Beginning in the late 1960s, psychologists and other mental health professionals began demonizing traditional childrearing. Without a shred of evidence with which to support their contentions, they asserted that traditional childrearing was psychologically harmful to children. To save children from further harm, they came up with a new childrearing paradigm that stood in sharp contrast to the old. If the new paradigm had retained any aspect of the old paradigm, then the argument could have been made that the new paradigm was only less harmful, so the new paradigm was NEW in every sense of the term, and thoroughly so.

Traditional families were adult-centric, so the new, utopian family was child-centric. In the traditional family, parents ruled, so new families were to be democratic. Children were to have an equal voice – from early on, mind you – in family decisions. Traditional parents had not explained themselves to children, so parents who wanted to get with the new program were to explain themselves. If their children didn’t like their rules and boundaries, new parents were to negotiate with their children until a win-win outcome was obtained.

Okay, let’s stop right there. A win-win outcome requires agreement on the part of both parties that a satisfactory agreement has been reached. What is a satisfactory agreement from a child’s point of view? Right! From a child’s point of view, the only satisfactory “agreement” has the child getting what he wants!

EXAMPLE: Billy, age sixteen, has received three speeding tickets in his first month of driving. His parents, having paid close to two thousand dollars in fines, are inclined to take his driving privileges away until he turns seventeen.
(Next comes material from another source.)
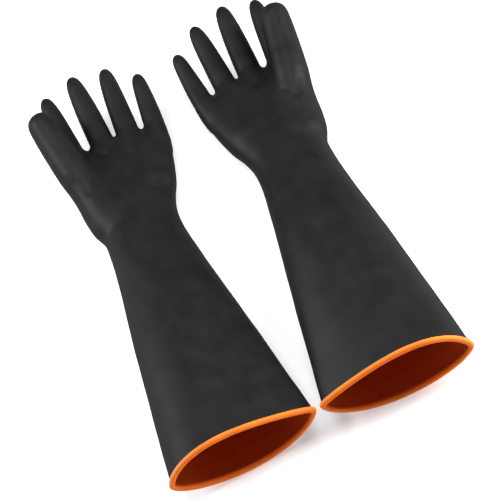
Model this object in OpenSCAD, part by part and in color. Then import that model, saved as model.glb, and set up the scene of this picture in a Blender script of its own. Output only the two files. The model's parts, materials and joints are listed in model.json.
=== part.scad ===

Billy thinks that’s unfair. He wants to continue driving, without any restriction. What is a win-win solution to that problem? There is none! But Billy’s parents, wanting Billy to view them as fair, propose to Billy that, okay, he can continue driving and okay, there will be no restrictions, but he has to promise to drive more carefully, which Billy thinks is just splendid and so promises.

My point: If the child in a parent-child negotiation doesn’t think a certain outcome is fair, then it is not win-win. To achieve win-win, the outcome must be pleasing to the child, which isn’t win-win. It’s win-lose. Quickly, the child learns that he can get his way in a “negotiation” by yelling “That’s not fair!” So, that’s what he does. In other words, in said “negotiations,” the child holds the trump card. He’s in control of the outcome. Are you getting this?

The above example illustrates how in many of today’s families, children are in complete control of the home. They control through emotional intimidation. They scream, yell, cut, threaten to kill themselves, and otherwise bully their parents into letting them have their way. And the more their parents cave, the more the children in question scream, yell, curse, cut, and threaten to kill themselves.

The paradox, however, is that while the kids in question are getting their way, they’re not really happy. That explains why, since American parents began taking their marching orders from psychologists and other mental health ninnies, the mental health of America’s children has gone down the proverbial toilet. And it will keep right on going down the sewer pipes until American parents wake up to the scam that has been run on them.

Scam? Yes, scam. Consider that the people who have profited financially from the mess of child mental health are the very people who made the mess. If it walks like a scam and quacks like a scam, then it is a scam.